Voles: CKLA is a tightly integrated program that builds intentionally over time. Skills and knowledge introduced in one lesson and unit build on skills and knowledge in subsequent lessons and units. In this way, domain-specific vocabulary and context can grow over time along with the content students are learning.
For example, The Fighting for a Cause domain, which comes at the end of Grade 2, enables students to reconcile the gap between the most troubled times in United States history and the principles set forth in the Declaration of Independence and the Constitution. This domain builds on Presidents and American Symbols from Kindergarten, A New Nation from Grade 1, and The US Civil War from earlier in Grade 2—and shows that determined people can bring America closer to making its principles a reality for all people.
Students in every grade encounter complete works of literature. Each grade introduces students to rich, complete literary texts, from nursery rhymes, fables, tall tales, and fairy tales in the younger grades to fiction, poetry, myths, and drama in the upper grades. Furthermore, for students to be ready for college and career, they must differentiate between literary and informational text, exhibiting a deep knowledge of each genre. To support this skill, CKLA has students reading approximately 50% literature and 50% informational text by the end of elementary school.
In addition, CKLA’s trade book collection enables students to engage with full-length books that support each domain in K-2. Many of these texts have been purchased by school libraries to supplement student learning. Based on feedback, CKLA recently published an enhancement called Novel Guides, which provides teachers resources for teaching specific novels in Grades 3-5. The literacy team is working to make these guides and texts available in Tulsa.
Q: Tell me about the connection between E.D. Hirsch’s Core Knowledge Foundation and CKLA.
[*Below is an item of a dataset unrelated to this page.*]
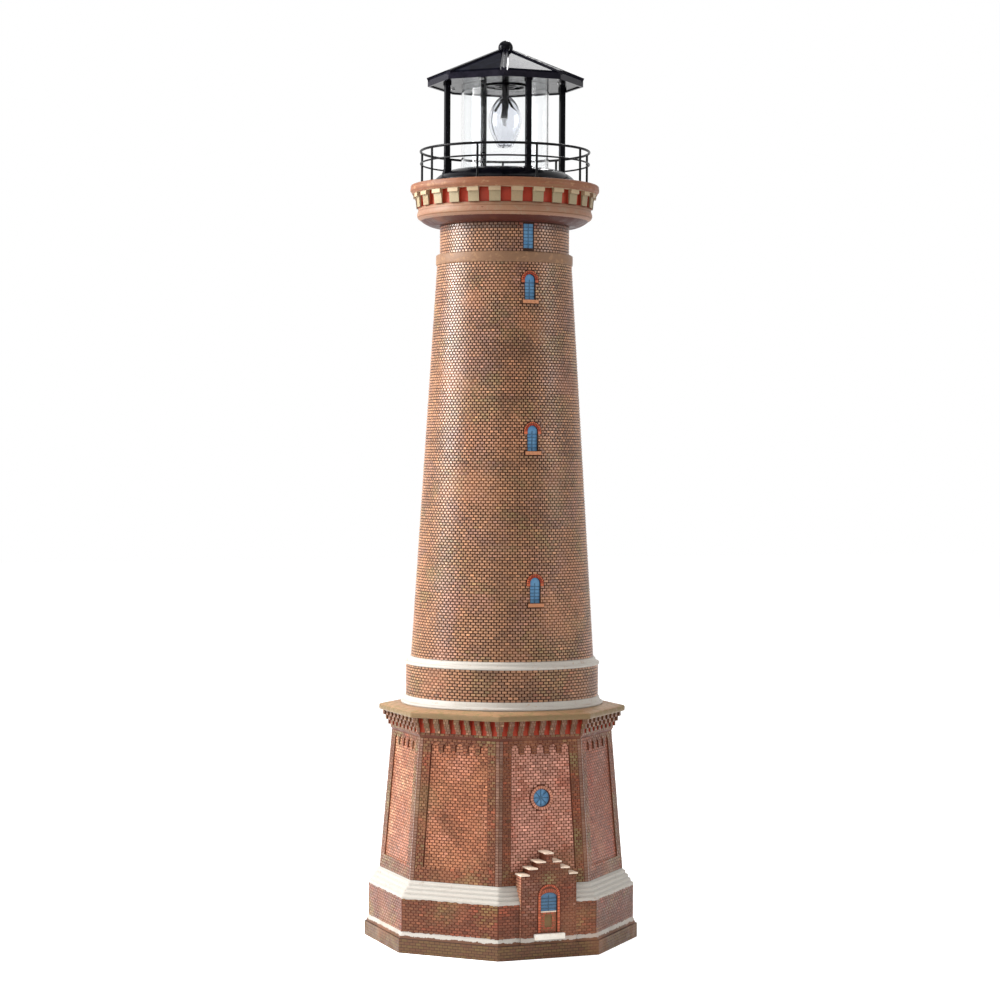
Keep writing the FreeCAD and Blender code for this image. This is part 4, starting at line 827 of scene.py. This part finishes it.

Voles: The Core Knowledge Foundation (CKF) received many requests from educators across the country for a comprehensive curriculum. The team at CKF partnered with Amplify to develop the complete 1st Edition of Core Knowledge Language Arts. The program received high marks from rigorous state reviews, including Louisiana. Since then, Amplify has worked closely with districts and teachers across the country to make improvements to the program based on what works in the classroom. Amplify also works alongside districts to create custom professional development and implementation support materials that help meet district goals and support the unique local context.
Q: Respond to teachers’ concerns that the design of the curriculum is not cognitively or developmentally appropriate for young children and does not match what we know about brain development and how young children learn.
Voles: CKLA instruction supports the Oklahoma Academic Standards for English Language Arts, which outline the skills students need to learn at each grade. The CKLA program intentionally builds skills in a developmentally appropriate way, starting in the earliest grades, where children begin with skills such as pencil grip and replicating shapes. A significant amount of the kindergarten year is focused specifically on sounds (phonological awareness) as a precursor to letter-sound correspondence (phonics) based on current brain research about how students learn to read. Lessons are sequenced in a developmentally appropriate way so that students acquire the reading and writing skills they need throughout the year to perform more challenging academic tasks by the end of the year. In addition, the curriculum resources and Tulsa Public Schools instructional support staff provide extensive professional development resources to help teachers support students with unfinished learning.